| Data for the task |

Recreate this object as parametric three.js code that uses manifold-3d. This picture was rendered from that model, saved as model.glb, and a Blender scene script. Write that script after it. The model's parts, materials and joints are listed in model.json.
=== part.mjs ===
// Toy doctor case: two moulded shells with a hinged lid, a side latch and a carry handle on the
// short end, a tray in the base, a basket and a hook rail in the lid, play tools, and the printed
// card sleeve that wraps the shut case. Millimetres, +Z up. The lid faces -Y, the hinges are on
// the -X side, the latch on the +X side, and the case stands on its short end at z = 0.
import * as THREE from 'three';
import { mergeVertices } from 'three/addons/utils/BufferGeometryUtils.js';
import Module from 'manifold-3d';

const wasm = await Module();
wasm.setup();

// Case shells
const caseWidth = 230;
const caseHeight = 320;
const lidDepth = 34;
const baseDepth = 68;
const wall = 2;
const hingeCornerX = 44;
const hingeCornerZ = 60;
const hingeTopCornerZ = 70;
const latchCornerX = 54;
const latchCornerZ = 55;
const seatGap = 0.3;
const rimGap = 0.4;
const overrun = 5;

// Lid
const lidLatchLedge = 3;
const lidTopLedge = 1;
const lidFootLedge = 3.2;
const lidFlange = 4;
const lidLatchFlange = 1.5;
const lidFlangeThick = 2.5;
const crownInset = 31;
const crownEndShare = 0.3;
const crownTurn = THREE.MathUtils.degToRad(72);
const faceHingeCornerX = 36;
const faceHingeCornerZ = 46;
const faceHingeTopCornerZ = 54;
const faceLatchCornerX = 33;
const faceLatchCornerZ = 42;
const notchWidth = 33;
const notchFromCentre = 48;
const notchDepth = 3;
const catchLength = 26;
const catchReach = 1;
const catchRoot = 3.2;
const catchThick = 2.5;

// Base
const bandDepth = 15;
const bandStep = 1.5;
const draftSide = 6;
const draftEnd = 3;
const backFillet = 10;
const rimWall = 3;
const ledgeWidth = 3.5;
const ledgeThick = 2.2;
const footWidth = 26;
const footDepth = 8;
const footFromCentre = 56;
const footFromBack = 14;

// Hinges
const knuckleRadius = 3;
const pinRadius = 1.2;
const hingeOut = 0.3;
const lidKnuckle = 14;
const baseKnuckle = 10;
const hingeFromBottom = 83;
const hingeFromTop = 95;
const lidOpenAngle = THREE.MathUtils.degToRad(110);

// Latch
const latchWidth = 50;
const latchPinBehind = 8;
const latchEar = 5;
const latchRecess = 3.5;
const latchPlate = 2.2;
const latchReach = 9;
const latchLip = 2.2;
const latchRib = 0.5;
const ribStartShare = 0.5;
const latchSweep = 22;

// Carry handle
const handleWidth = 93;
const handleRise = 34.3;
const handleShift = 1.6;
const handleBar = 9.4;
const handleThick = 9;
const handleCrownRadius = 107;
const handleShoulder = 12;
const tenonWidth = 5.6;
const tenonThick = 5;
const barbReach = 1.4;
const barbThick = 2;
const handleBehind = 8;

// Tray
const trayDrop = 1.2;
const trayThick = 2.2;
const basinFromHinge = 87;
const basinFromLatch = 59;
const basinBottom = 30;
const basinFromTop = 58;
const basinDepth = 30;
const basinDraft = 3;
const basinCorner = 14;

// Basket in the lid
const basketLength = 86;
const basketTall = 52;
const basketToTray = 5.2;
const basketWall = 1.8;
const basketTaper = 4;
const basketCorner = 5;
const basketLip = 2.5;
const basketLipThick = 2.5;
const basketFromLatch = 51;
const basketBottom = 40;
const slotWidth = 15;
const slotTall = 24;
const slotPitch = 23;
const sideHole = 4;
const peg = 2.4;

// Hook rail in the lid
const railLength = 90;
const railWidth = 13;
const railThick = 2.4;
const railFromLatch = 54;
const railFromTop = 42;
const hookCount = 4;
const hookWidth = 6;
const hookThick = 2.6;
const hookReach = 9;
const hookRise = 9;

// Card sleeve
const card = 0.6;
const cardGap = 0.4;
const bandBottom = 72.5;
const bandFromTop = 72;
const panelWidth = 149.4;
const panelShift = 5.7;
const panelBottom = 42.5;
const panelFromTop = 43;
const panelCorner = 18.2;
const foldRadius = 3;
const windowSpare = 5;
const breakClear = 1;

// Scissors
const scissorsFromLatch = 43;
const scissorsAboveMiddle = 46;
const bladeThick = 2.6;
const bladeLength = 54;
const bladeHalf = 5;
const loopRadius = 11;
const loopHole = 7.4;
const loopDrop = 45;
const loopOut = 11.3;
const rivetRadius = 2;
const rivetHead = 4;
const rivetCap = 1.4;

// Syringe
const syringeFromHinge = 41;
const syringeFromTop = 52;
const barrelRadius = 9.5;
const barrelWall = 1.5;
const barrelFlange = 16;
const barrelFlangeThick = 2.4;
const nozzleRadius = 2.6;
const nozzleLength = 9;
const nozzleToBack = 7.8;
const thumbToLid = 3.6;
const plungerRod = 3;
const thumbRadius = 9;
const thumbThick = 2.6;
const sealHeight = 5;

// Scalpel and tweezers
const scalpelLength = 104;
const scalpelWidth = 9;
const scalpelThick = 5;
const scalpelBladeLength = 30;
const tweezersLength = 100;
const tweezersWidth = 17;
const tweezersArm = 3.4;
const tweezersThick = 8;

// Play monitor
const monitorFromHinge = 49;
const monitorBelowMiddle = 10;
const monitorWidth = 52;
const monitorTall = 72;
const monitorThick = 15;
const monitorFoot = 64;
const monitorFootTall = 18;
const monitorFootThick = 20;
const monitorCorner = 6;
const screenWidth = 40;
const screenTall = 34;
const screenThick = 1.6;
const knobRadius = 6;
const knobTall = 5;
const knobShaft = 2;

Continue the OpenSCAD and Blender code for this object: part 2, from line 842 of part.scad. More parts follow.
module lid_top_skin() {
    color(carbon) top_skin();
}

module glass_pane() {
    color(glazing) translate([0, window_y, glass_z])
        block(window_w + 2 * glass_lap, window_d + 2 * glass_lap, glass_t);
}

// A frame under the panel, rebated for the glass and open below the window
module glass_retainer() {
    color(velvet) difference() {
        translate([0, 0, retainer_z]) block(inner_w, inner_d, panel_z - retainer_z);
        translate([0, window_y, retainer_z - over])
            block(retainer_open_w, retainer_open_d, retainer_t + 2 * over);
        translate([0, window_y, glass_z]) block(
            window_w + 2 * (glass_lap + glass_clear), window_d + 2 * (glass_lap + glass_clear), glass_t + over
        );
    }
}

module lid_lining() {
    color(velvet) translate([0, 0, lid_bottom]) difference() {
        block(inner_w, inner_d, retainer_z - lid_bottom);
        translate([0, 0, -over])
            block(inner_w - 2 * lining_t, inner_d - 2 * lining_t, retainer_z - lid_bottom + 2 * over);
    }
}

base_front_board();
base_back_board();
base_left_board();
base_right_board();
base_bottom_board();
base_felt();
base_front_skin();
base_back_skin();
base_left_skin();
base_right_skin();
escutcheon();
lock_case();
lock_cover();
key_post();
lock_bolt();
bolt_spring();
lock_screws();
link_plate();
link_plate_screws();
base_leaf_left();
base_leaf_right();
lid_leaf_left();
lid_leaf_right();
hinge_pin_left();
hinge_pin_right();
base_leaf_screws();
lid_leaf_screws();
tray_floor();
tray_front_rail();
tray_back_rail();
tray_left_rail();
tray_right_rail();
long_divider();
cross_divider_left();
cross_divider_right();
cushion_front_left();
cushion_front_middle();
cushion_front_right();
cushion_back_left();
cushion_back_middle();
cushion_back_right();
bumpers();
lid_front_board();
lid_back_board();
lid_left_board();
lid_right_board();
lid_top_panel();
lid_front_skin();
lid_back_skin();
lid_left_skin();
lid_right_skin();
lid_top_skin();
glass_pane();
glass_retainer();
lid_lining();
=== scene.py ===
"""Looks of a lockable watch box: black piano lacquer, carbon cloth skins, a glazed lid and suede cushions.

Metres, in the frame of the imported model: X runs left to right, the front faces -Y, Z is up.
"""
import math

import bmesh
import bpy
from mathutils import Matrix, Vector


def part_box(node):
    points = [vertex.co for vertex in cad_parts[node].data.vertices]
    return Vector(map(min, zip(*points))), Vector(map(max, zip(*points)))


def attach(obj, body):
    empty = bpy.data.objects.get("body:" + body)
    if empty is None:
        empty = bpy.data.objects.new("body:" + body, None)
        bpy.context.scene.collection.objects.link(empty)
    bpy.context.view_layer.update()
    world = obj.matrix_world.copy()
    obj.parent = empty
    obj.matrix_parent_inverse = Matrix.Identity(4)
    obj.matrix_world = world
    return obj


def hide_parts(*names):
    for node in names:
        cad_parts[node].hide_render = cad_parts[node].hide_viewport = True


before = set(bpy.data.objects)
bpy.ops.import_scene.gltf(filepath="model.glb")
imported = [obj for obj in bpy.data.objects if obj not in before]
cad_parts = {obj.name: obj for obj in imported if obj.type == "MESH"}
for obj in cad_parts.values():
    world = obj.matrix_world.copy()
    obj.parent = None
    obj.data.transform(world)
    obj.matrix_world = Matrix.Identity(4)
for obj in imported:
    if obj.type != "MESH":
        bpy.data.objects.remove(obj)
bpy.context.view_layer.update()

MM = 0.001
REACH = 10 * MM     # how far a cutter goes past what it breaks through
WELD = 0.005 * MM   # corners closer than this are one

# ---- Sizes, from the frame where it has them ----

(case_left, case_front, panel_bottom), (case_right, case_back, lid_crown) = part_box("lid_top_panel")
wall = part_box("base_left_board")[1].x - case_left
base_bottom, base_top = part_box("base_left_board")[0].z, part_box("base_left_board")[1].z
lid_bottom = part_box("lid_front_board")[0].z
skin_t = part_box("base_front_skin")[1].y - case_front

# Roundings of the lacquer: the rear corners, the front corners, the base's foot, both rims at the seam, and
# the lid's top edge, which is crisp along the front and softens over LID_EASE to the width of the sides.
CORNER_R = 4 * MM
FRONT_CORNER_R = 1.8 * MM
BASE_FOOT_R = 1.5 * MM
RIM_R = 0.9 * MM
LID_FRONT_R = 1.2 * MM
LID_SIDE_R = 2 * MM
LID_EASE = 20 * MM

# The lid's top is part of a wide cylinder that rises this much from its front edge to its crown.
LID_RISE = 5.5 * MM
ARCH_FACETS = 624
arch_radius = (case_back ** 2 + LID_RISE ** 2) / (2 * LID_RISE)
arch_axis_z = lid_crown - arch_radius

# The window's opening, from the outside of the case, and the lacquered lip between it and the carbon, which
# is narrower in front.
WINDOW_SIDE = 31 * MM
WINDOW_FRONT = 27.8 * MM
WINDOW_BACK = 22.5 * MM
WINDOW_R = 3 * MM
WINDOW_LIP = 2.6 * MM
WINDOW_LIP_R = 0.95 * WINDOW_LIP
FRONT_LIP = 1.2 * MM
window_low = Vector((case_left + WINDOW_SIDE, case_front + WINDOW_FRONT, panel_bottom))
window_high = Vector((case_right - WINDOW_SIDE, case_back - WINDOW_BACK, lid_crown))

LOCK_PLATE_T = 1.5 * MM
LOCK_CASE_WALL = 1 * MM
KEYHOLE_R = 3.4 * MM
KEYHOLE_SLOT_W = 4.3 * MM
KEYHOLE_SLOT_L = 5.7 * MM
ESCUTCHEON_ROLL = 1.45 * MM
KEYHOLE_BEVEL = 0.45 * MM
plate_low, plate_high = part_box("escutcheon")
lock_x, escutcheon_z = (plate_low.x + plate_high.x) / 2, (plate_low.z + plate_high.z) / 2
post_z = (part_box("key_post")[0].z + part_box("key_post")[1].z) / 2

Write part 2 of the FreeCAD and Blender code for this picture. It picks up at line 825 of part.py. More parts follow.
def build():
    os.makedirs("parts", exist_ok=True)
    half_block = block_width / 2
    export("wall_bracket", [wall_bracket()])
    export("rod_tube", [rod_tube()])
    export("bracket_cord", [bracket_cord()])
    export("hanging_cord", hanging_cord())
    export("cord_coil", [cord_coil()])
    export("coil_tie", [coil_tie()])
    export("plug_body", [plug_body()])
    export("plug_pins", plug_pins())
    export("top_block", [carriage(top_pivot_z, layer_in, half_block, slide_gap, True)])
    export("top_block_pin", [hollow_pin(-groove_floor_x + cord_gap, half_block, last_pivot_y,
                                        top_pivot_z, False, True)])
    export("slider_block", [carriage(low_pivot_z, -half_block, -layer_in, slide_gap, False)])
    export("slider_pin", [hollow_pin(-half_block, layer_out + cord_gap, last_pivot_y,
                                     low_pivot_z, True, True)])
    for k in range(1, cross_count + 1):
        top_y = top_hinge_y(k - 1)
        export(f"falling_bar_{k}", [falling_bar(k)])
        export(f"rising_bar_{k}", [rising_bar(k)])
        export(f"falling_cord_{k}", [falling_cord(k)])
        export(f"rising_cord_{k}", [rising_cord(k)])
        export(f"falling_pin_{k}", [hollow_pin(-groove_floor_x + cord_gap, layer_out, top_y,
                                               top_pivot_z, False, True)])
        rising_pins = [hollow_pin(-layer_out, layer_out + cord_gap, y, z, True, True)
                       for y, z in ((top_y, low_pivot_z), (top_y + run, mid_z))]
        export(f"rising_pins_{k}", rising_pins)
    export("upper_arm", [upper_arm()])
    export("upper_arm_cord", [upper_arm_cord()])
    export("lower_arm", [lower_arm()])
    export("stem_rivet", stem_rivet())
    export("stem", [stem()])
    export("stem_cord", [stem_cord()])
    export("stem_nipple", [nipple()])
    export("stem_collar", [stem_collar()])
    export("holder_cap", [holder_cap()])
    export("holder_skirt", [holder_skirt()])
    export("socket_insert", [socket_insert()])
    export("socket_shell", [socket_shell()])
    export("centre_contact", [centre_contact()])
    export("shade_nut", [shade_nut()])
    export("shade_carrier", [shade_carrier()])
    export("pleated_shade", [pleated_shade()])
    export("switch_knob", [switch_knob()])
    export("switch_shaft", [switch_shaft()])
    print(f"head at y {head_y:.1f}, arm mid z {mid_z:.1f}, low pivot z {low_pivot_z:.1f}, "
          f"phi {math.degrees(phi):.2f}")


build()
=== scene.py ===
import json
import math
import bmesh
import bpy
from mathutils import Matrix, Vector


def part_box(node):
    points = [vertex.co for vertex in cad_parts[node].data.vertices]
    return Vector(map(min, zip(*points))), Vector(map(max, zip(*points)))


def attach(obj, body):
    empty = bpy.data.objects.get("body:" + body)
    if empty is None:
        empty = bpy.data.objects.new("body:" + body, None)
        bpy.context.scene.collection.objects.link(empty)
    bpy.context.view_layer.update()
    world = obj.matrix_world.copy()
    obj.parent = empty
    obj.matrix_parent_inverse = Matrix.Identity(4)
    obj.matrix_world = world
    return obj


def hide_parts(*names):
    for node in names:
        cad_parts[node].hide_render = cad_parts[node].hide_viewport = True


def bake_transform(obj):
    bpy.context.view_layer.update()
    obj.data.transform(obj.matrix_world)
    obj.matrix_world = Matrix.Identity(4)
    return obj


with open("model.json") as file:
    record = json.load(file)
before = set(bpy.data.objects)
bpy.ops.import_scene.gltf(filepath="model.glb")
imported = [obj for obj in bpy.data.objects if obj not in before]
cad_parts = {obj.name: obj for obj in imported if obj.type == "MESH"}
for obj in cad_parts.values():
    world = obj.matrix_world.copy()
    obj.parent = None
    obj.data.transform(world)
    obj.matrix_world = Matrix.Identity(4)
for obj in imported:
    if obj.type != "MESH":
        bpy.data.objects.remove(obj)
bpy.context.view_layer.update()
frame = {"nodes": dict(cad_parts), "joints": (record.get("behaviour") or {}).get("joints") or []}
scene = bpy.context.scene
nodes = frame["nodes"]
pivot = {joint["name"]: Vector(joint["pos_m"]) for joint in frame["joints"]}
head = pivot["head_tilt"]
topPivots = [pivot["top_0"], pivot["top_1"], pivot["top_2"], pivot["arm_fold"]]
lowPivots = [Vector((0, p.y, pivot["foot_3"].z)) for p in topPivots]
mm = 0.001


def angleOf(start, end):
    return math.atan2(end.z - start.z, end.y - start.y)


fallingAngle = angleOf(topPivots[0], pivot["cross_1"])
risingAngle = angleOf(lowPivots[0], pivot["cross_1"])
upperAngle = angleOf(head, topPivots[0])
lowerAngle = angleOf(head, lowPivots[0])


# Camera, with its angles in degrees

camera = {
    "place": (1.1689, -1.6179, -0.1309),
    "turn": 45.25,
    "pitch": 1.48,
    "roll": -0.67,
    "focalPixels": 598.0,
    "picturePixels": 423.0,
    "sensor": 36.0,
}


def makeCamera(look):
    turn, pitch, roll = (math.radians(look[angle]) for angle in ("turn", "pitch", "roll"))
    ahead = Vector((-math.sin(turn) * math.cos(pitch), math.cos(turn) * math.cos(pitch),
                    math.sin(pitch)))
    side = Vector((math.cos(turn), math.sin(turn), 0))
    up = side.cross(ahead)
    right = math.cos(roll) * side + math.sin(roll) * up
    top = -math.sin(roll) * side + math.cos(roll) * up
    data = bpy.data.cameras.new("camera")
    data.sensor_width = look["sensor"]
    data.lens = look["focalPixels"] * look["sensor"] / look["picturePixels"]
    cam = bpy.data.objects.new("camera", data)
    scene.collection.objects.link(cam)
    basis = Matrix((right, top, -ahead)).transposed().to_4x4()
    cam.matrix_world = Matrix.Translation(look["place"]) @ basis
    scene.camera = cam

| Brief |
Please print exactly, and only, the lines from the line with "cushion_back_middle();" to the line with "(case_right, case_back, lid_crown)", both included.

| Task response |
cushion_back_middle();
cushion_back_right();
bumpers();
lid_front_board();
lid_back_board();
lid_left_board();
lid_right_board();
lid_top_panel();
lid_front_skin();
lid_back_skin();
lid_left_skin();
lid_right_skin();
lid_top_skin();
glass_pane();
glass_retainer();
lid_lining();
=== scene.py ===
"""Looks of a lockable watch box: black piano lacquer, carbon cloth skins, a glazed lid and suede cushions.

Metres, in the frame of the imported model: X runs left to right, the front faces -Y, Z is up.
"""
import math

import bmesh
import bpy
from mathutils import Matrix, Vector


def part_box(node):
    points = [vertex.co for vertex in cad_parts[node].data.vertices]
    return Vector(map(min, zip(*points))), Vector(map(max, zip(*points)))


def attach(obj, body):
    empty = bpy.data.objects.get("body:" + body)
    if empty is None:
        empty = bpy.data.objects.new("body:" + body, None)
        bpy.context.scene.collection.objects.link(empty)
    bpy.context.view_layer.update()
    world = obj.matrix_world.copy()
    obj.parent = empty
    obj.matrix_parent_inverse = Matrix.Identity(4)
    obj.matrix_world = world
    return obj


def hide_parts(*names):
    for node in names:
        cad_parts[node].hide_render = cad_parts[node].hide_viewport = True


before = set(bpy.data.objects)
bpy.ops.import_scene.gltf(filepath="model.glb")
imported = [obj for obj in bpy.data.objects if obj not in before]
cad_parts = {obj.name: obj for obj in imported if obj.type == "MESH"}
for obj in cad_parts.values():
    world = obj.matrix_world.copy()
    obj.parent = None
    obj.data.transform(world)
    obj.matrix_world = Matrix.Identity(4)
for obj in imported:
    if obj.type != "MESH":
        bpy.data.objects.remove(obj)
bpy.context.view_layer.update()

MM = 0.001
REACH = 10 * MM     # how far a cutter goes past what it breaks through
WELD = 0.005 * MM   # corners closer than this are one

# ---- Sizes, from the frame where it has them ----

(case_left, case_front, panel_bottom), (case_right, case_back, lid_crown) = part_box("lid_top_panel")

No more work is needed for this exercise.